=== TASK PROMPT ===
Every record here needs to be written out again exactly.

[Lines of data]
-- BEGIN --

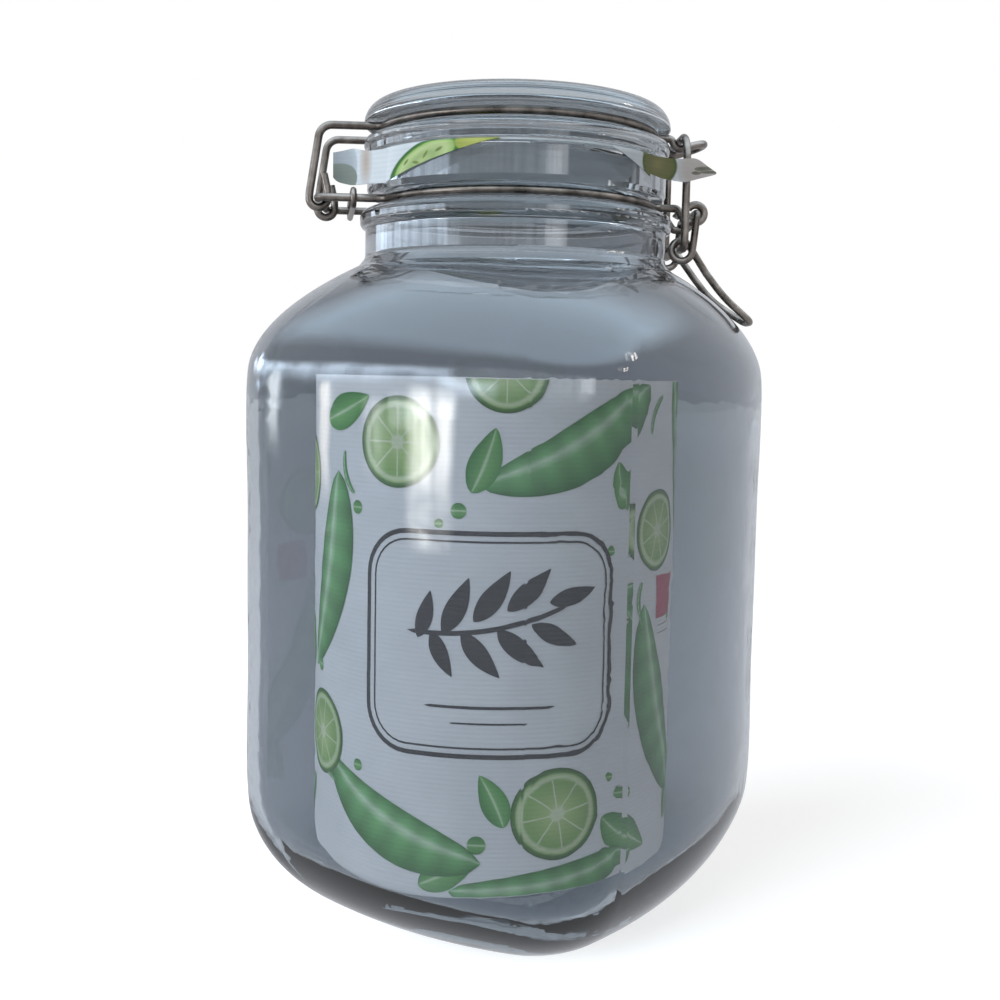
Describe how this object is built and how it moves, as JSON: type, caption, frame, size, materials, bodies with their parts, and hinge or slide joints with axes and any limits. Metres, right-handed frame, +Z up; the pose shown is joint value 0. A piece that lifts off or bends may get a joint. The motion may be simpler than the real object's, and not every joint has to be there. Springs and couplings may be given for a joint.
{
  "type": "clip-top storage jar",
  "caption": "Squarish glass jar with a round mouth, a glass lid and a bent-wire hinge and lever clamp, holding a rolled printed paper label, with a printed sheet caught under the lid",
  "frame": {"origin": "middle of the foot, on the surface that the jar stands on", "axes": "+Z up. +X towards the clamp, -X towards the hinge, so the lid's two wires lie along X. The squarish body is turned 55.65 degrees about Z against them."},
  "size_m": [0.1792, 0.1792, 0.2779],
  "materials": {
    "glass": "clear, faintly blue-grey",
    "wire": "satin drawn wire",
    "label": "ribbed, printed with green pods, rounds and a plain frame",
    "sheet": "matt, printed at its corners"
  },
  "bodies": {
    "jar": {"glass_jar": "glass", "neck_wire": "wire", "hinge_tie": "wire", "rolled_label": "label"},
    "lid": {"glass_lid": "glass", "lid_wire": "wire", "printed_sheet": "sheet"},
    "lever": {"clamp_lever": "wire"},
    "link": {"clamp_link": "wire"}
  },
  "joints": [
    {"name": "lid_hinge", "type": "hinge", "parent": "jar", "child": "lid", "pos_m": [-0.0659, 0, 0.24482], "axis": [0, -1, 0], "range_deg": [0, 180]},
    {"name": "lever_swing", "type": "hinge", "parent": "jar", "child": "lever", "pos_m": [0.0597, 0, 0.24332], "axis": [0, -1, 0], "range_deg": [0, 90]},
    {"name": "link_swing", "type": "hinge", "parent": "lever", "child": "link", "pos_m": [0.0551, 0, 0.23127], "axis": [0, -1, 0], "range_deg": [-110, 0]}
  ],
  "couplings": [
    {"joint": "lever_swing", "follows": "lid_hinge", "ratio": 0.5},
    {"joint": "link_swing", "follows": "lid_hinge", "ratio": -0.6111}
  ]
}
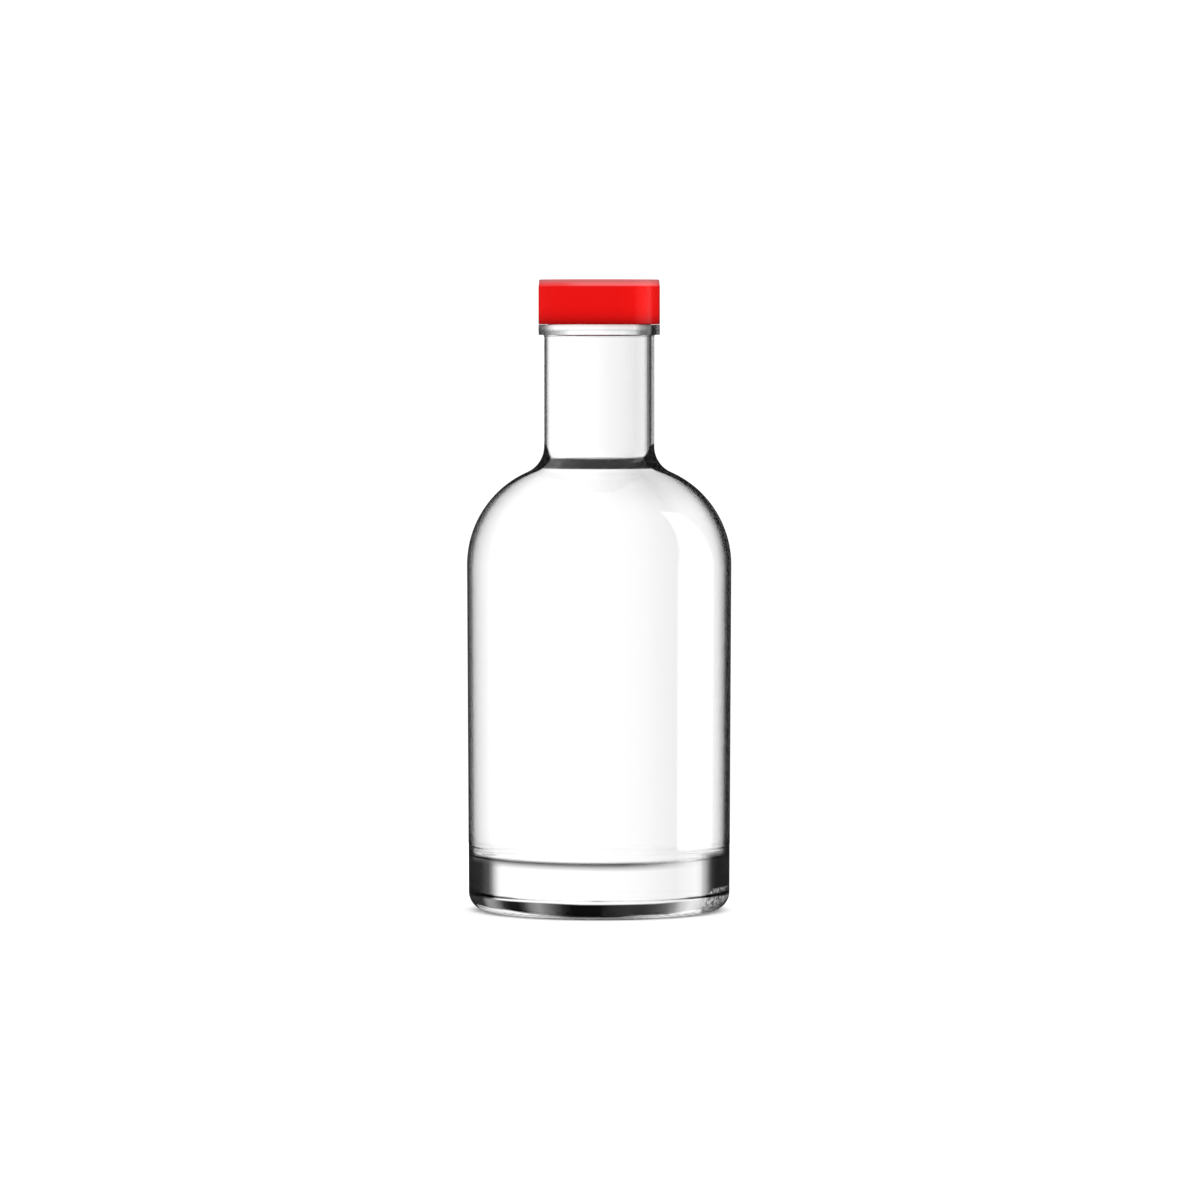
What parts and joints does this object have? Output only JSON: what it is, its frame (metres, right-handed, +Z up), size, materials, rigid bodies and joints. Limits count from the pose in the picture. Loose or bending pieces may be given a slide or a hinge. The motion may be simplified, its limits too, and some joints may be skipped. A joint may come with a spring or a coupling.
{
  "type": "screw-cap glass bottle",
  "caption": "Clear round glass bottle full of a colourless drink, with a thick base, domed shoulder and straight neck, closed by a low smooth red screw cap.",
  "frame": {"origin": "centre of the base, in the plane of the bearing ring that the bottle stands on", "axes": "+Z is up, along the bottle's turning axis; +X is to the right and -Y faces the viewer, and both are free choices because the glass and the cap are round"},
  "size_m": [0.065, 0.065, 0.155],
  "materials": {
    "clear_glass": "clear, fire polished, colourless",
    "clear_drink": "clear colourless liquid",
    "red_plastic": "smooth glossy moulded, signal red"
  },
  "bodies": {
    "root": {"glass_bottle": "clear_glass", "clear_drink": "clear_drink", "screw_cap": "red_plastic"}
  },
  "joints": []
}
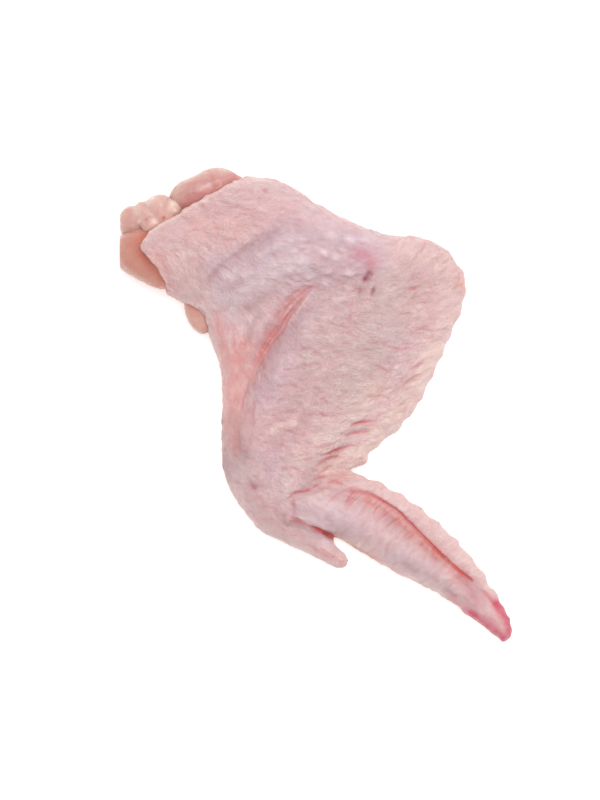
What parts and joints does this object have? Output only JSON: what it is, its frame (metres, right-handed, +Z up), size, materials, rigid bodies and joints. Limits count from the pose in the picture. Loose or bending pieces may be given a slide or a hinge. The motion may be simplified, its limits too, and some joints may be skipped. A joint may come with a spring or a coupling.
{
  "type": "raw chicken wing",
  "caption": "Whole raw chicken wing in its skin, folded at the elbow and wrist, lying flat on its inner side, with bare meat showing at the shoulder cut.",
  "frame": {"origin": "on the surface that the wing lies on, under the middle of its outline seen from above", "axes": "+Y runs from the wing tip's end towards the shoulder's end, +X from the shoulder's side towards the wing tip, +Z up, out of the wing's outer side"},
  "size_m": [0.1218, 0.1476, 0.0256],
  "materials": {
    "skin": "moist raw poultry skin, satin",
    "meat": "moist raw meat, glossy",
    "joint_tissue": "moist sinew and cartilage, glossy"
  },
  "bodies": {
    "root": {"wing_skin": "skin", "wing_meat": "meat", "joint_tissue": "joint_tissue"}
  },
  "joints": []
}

-- END --

=== SOLVED PROBLEM ===
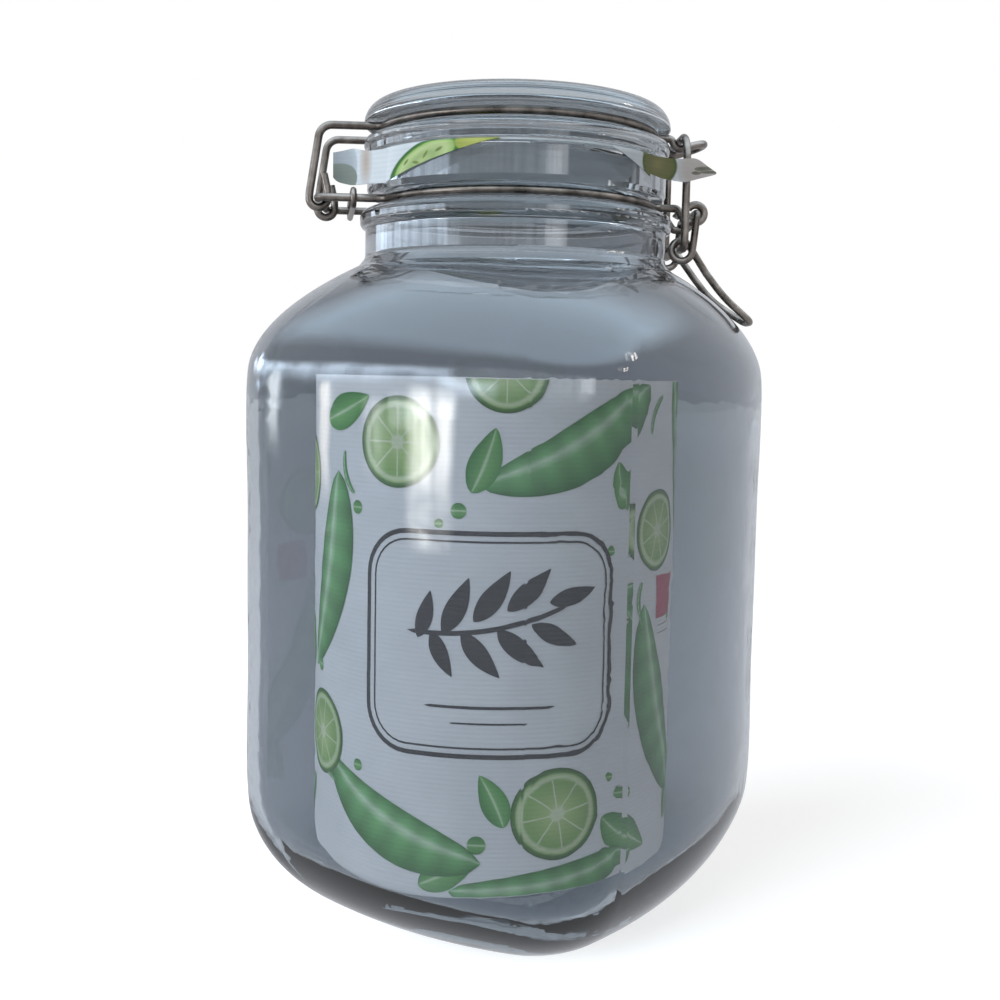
Describe how this object is built and how it moves, as JSON: type, caption, frame, size, materials, bodies with their parts, and hinge or slide joints with axes and any limits. Metres, right-handed frame, +Z up; the pose shown is joint value 0. A piece that lifts off or bends may get a joint. The motion may be simpler than the real object's, and not every joint has to be there. Springs and couplings may be given for a joint.
{
  "type": "clip-top storage jar",
  "caption": "Squarish glass jar with a round mouth, a glass lid and a bent-wire hinge and lever clamp, holding a rolled printed paper label, with a printed sheet caught under the lid",
  "frame": {"origin": "middle of the foot, on the surface that the jar stands on", "axes": "+Z up. +X towards the clamp, -X towards the hinge, so the lid's two wires lie along X. The squarish body is turned 55.65 degrees about Z against them."},
  "size_m": [0.1792, 0.1792, 0.2779],
  "materials": {
    "glass": "clear, faintly blue-grey",
    "wire": "satin drawn wire",
    "label": "ribbed, printed with green pods, rounds and a plain frame",
    "sheet": "matt, printed at its corners"
  },
  "bodies": {
    "jar": {"glass_jar": "glass", "neck_wire": "wire", "hinge_tie": "wire", "rolled_label": "label"},
    "lid": {"glass_lid": "glass", "lid_wire": "wire", "printed_sheet": "sheet"},
    "lever": {"clamp_lever": "wire"},
    "link": {"clamp_link": "wire"}
  },
  "joints": [
    {"name": "lid_hinge", "type": "hinge", "parent": "jar", "child": "lid", "pos_m": [-0.0659, 0, 0.24482], "axis": [0, -1, 0], "range_deg": [0, 180]},
    {"name": "lever_swing", "type": "hinge", "parent": "jar", "child": "lever", "pos_m": [0.0597, 0, 0.24332], "axis": [0, -1, 0], "range_deg": [0, 90]},
    {"name": "link_swing", "type": "hinge", "parent": "lever", "child": "link", "pos_m": [0.0551, 0, 0.23127], "axis": [0, -1, 0], "range_deg": [-110, 0]}
  ],
  "couplings": [
    {"joint": "lever_swing", "follows": "lid_hinge", "ratio": 0.5},
    {"joint": "link_swing", "follows": "lid_hinge", "ratio": -0.6111}
  ]
}
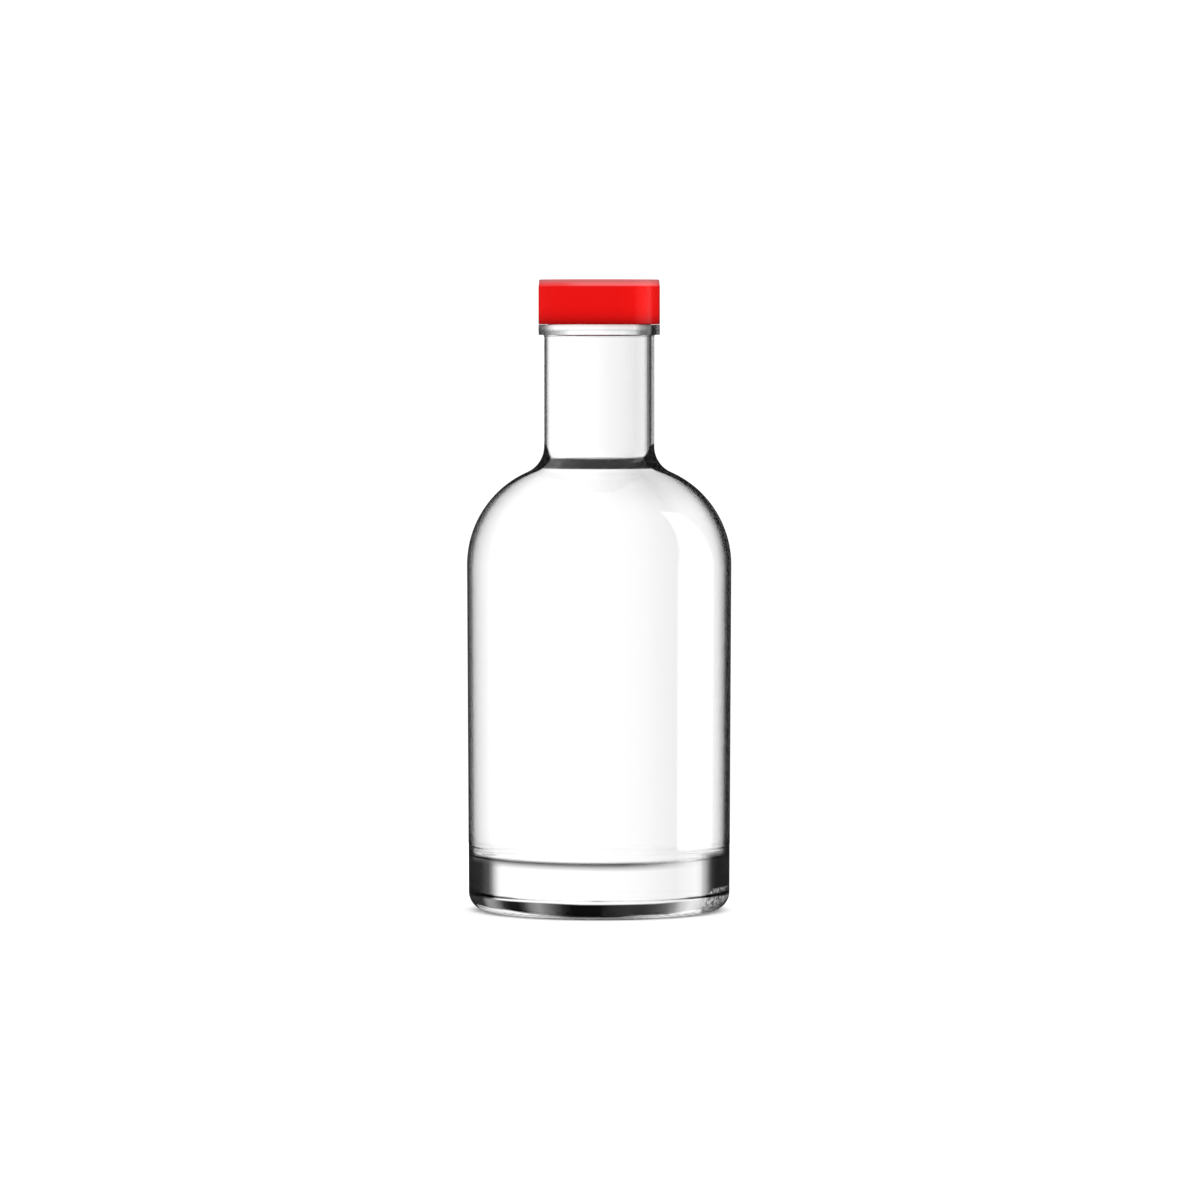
What parts and joints does this object have? Output only JSON: what it is, its frame (metres, right-handed, +Z up), size, materials, rigid bodies and joints. Limits count from the pose in the picture. Loose or bending pieces may be given a slide or a hinge. The motion may be simplified, its limits too, and some joints may be skipped. A joint may come with a spring or a coupling.
{
  "type": "screw-cap glass bottle",
  "caption": "Clear round glass bottle full of a colourless drink, with a thick base, domed shoulder and straight neck, closed by a low smooth red screw cap.",
  "frame": {"origin": "centre of the base, in the plane of the bearing ring that the bottle stands on", "axes": "+Z is up, along the bottle's turning axis; +X is to the right and -Y faces the viewer, and both are free choices because the glass and the cap are round"},
  "size_m": [0.065, 0.065, 0.155],
  "materials": {
    "clear_glass": "clear, fire polished, colourless",
    "clear_drink": "clear colourless liquid",
    "red_plastic": "smooth glossy moulded, signal red"
  },
  "bodies": {
    "root": {"glass_bottle": "clear_glass", "clear_drink": "clear_drink", "screw_cap": "red_plastic"}
  },
  "joints": []
}
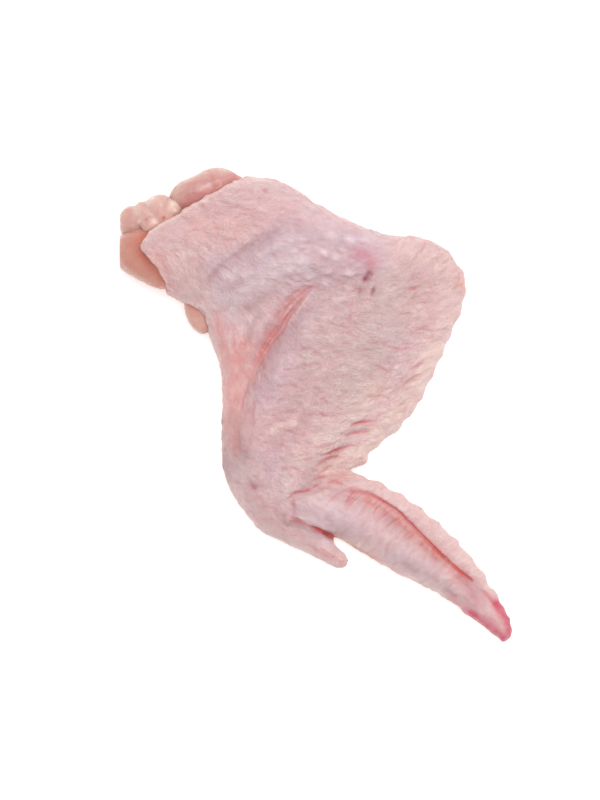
What parts and joints does this object have? Output only JSON: what it is, its frame (metres, right-handed, +Z up), size, materials, rigid bodies and joints. Limits count from the pose in the picture. Loose or bending pieces may be given a slide or a hinge. The motion may be simplified, its limits too, and some joints may be skipped. A joint may come with a spring or a coupling.
{
  "type": "raw chicken wing",
  "caption": "Whole raw chicken wing in its skin, folded at the elbow and wrist, lying flat on its inner side, with bare meat showing at the shoulder cut.",
  "frame": {"origin": "on the surface that the wing lies on, under the middle of its outline seen from above", "axes": "+Y runs from the wing tip's end towards the shoulder's end, +X from the shoulder's side towards the wing tip, +Z up, out of the wing's outer side"},
  "size_m": [0.1218, 0.1476, 0.0256],
  "materials": {
    "skin": "moist raw poultry skin, satin",
    "meat": "moist raw meat, glossy",
    "joint_tissue": "moist sinew and cartilage, glossy"
  },
  "bodies": {
    "root": {"wing_skin": "skin", "wing_meat": "meat", "joint_tissue": "joint_tissue"}
  },
  "joints": []
}